Not only economically, but culturally and linguistically, Tibet is both opening up and being drawn closer to China. It has become trendy and even common to liberally sprinkle Chinese words into everyday spoken Tibetan. Students say having a Chinese girlfriend or boyfriend is also fashionable. Pop influences from Nepal and India are nearly as prevalent as those from China and America.
For Tashi Tsering, the changes have been dizzying. Educated in India and the United States, he returned to China in 1964. In his 1997 autobiography, co-written with two professors at Case Western Reserve University and published in the United States, he writes about turning down pleas to work for the Dalai Lama's government-in-exile, which he found elitist and out of touch with ordinary Tibetans.
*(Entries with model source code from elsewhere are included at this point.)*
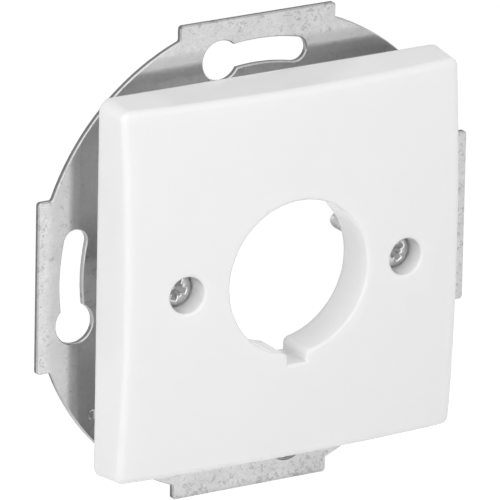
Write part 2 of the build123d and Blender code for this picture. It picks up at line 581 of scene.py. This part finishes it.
def new_material(name):
    """Material with an empty Principled shader, and its graph."""
    material = bpy.data.materials.new(name)
    material.use_nodes = True
    material.node_tree.nodes.clear()
    graph = Graph(material.node_tree)
    shader = graph.add("ShaderNodeBsdfPrincipled")
    graph.add("ShaderNodeOutputMaterial", {"Surface": shader.outputs["BSDF"]})
    return material, graph, shader.inputs


def placed(graph, tree, **values):
    """Shader group placed in a material with its own values."""
    node = graph.add("ShaderNodeGroup", node_tree=tree)
    for label, value in values.items():
        graph.feed(node.inputs[label.replace("_", " ")], value)
    return node.outputs


def plate_plastic(settings, groups):
    """Glossy white moulded thermoplastic, faintly uneven as moulded faces are, with a faint painted
    highlight along its edges.
    """
    material, graph, shader = new_material("moulded_white_plastic")
    white = (*settings.colour, 1.0)
    uneven = placed(graph, groups["uneven"], Wave_scale=70.0, Grain_scale=2600.0, Grain_share=0.25)
    edge = placed(graph, groups["edge"], Width=settings.edge_round, Patchiness=0.6, Scale=500.0)
    shade = graph.span(uneven["Variation"], *NOISE_RANGE, 0.985, 1.0)
    # Painted highlight: the edges are made up to 3 % brighter
    edge_tone_and_painted_light = graph.times(edge["Mask"], 0.03)
    shade = graph.maths("ADD", shade, edge_tone_and_painted_light, clamp=True)
    shader["IOR"].default_value = 1.47
    shader["Subsurface Weight"].default_value = 0.85
    shader["Subsurface Radius"].default_value = (1.0, 1.0, 1.0)
    shader["Subsurface Scale"].default_value = settings.softness
    graph.feed(shader["Base Color"], graph.tone(white, shade))
    gloss = settings.roughness
    graph.feed(shader["Roughness"], graph.span(uneven["Variation"], 0.25, 0.75, gloss - 0.03, gloss + 0.04))
    bump = graph.bump(uneven["Height"], 0.25, 0.01 * MM)
    graph.feed(bump.inputs["Normal"], graph.rounding(settings.edge_round))
    graph.feed(shader["Normal"], bump.outputs["Normal"])
    return material


def ring_clouds(graph, place, strength):
    """Tone of the zinc in slow clouds, blotches and grain, and the blotches by themselves."""
    cloud = graph.noise(CLOUD_SCALE, 3.0, place, 0.5)
    blotch = graph.noise(BLOTCH_SCALE, 3.0, place, 0.6, 0.6)
    grain = graph.noise(GRAIN_SCALE, 2.0, place, 0.6)
    tone = graph.total(
        graph.span(cloud, 0.35, 0.65, 1.0 - 0.05 * strength, 1.0 + 0.03 * strength),
        graph.span(blotch, *NOISE_RANGE, -0.045 * strength, 0.04 * strength),
        graph.span(grain, *NOISE_RANGE, -0.05 * strength, 0.04 * strength),
    )
    return tone, blotch


def ring_painted_shading(graph, where):
    """Painted shading over the ring, standing in for how light and reflections fall on it: paler to the
    left, darker on top and bottom tabs and along the lowest edge.
    """
    leftward = graph.maths("SUBTRACT", graph.times(where["Z"], 0.1), where["X"])
    paler = graph.span(leftward, *ACROSS_RING, -0.06, 0.12)
    tabs = graph.span(graph.maths("ABSOLUTE", where["Z"]), *TAB_ENDS, 0.0, -0.05)
    lowest_edge = graph.span(where["Z"], *LOWEST_EDGE, 0.0, -0.12)
    return graph.total(paler, tabs, lowest_edge)


def ring_specks(graph, place, where, reach):
    """Mask of dark specks, which gather in patches, near the outer edges and on the bottom tab."""
    near_edge = graph.span(reach, *OUTER_EDGE, 0.0, 0.06)
    patch = graph.span(graph.noise(PATCH_SCALE, 2.0, place), 0.45, 0.65, 0.0, 0.06)
    bottom_tab = graph.span(where["Z"], *BOTTOM_TAB, 0.0, 0.05)
    least = graph.maths("SUBTRACT", SPECK_LEAST, graph.total(near_edge, patch, bottom_tab))
    speckle = graph.noise(SPECK_SCALE, 3.0, place, 0.6, 0.8)
    return graph.span(speckle, least, graph.maths("ADD", least, SPECK_BLUR))


def cut_zones(graph, where, facing, burnish_line):
    """Masks of the cut side: burnished next to the face, and dull where the metal broke away behind it."""
    cut = graph.span(graph.maths("ABSOLUTE", facing["Y"]), *CUT_NORMAL)
    behind = graph.span(where["Y"], -burnish_line - BURNISH_BLUR, -burnish_line + BURNISH_BLUR)
    broken = graph.times(cut, behind)
    return graph.maths("SUBTRACT", cut, broken), broken


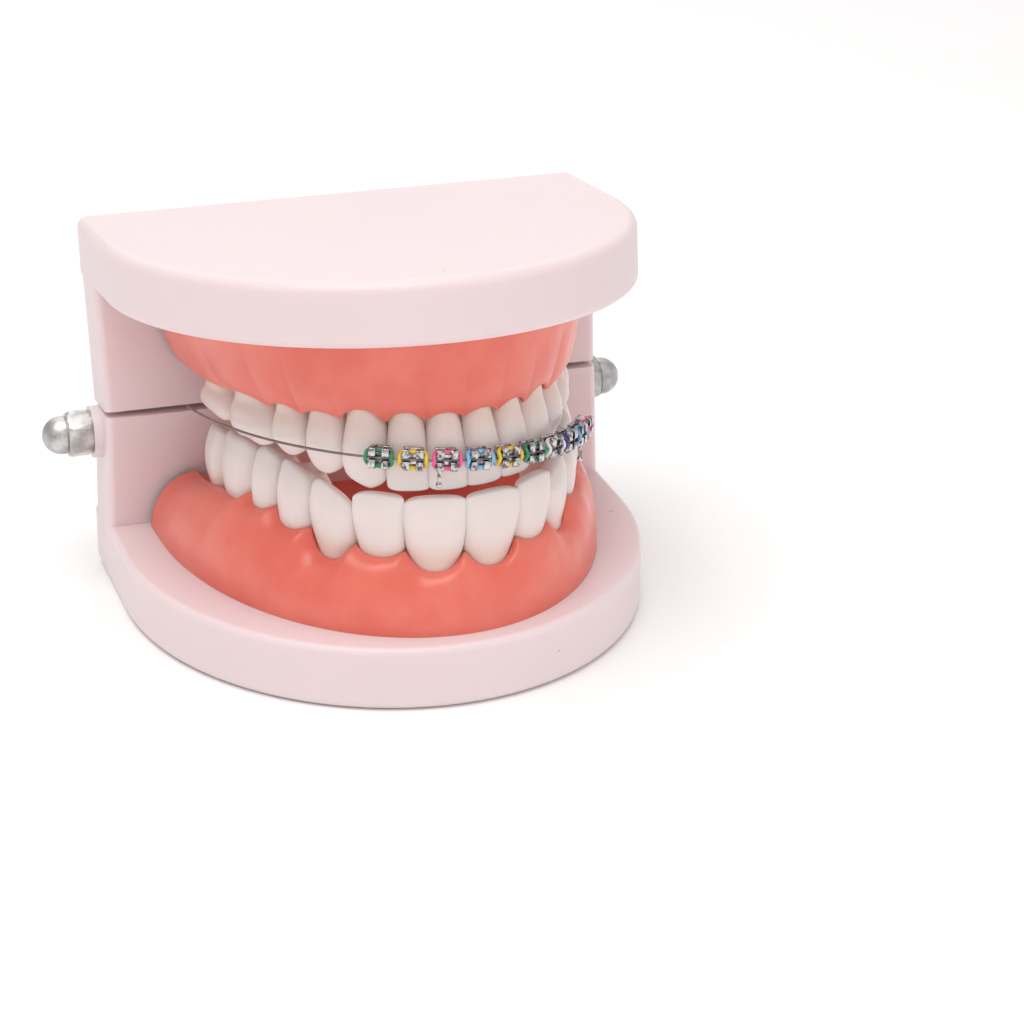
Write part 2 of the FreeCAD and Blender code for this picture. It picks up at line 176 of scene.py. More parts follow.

Instead, Tsering decided to help modernize Tibetan society from within.
Now 73 and living in a small apartment just opposite the sacred Jokhang Temple, Tsering believes that problems between Tibetans and Chinese must be ultimately solved not with outside intervention but through dialogue.
"For a long time throughout history, we had relations," he said. "We are geographically tied together."